| Task to carry out |
Pick out all lines of the entries that include the word "parts" and copy them.

| Dataset rows |
* Start *
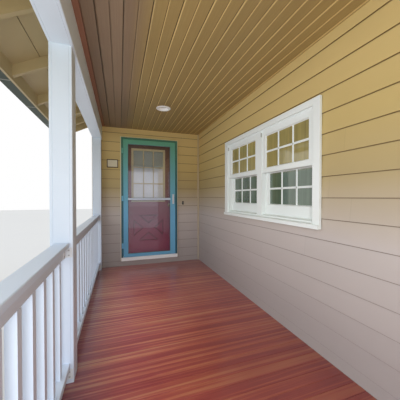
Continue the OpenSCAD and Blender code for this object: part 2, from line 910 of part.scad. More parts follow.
* End *
* Start *
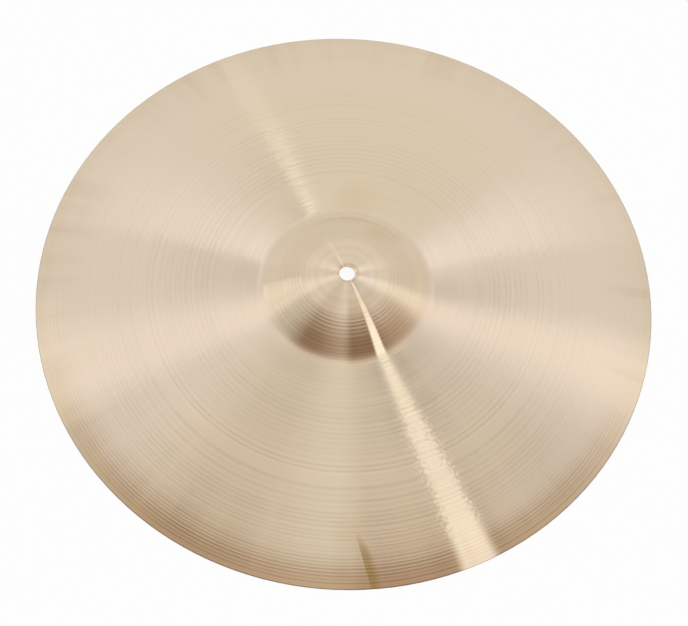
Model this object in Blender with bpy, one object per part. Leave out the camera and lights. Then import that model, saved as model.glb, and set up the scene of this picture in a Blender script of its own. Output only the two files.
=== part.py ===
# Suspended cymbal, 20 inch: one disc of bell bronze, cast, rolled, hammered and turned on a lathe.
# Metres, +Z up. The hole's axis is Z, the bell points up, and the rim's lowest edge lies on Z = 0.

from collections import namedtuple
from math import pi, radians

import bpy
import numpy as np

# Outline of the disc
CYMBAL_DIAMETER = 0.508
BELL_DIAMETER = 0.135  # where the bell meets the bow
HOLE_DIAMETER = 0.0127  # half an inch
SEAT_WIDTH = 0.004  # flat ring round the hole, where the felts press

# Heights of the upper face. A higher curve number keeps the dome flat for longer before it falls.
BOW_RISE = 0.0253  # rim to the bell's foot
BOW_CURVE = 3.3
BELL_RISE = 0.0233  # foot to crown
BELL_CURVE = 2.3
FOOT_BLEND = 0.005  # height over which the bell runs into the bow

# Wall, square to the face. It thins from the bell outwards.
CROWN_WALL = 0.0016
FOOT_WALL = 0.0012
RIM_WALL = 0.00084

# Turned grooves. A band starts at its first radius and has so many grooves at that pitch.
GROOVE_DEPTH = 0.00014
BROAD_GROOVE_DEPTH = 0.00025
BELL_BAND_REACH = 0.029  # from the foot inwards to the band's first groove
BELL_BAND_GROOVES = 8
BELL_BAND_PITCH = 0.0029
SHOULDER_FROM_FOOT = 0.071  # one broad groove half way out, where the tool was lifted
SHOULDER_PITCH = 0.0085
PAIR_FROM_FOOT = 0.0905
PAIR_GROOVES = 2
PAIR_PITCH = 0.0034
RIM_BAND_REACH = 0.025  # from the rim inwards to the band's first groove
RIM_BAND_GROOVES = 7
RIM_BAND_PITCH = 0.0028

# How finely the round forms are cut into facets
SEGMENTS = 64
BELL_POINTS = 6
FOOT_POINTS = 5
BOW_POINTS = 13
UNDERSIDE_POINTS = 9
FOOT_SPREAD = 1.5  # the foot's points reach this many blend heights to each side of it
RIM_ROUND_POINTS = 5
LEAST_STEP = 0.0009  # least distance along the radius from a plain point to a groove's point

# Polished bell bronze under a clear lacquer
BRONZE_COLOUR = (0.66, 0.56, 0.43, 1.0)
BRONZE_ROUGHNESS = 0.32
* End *
* Start *
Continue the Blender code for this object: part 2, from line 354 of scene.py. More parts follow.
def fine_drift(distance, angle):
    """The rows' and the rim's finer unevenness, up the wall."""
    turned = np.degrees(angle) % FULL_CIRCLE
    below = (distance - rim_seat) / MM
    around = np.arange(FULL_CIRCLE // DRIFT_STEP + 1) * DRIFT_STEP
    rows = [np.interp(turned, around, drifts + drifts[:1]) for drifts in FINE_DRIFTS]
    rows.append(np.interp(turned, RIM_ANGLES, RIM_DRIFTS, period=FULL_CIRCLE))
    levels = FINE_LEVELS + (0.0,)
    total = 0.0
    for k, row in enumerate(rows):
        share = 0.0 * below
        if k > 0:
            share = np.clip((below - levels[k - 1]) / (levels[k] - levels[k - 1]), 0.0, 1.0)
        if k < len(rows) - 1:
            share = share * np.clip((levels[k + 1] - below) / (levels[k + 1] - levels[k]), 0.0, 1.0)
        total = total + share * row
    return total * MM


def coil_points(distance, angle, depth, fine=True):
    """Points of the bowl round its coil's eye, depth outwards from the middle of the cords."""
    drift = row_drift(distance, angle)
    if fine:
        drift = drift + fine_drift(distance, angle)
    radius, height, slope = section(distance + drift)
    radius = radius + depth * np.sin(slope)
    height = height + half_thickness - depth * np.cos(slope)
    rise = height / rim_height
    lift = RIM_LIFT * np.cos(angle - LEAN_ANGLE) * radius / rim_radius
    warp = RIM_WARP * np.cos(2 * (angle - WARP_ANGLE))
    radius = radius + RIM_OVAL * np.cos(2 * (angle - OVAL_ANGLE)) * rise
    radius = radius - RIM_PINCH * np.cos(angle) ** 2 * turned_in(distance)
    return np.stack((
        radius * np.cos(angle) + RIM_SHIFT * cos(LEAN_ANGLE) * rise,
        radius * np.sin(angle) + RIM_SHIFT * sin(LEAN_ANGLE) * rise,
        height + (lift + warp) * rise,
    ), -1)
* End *
| Complete answer |
Continue the OpenSCAD and Blender code for this object: part 2, from line 910 of part.scad. More parts follow.
Continue the Blender code for this object: part 2, from line 354 of scene.py. More parts follow.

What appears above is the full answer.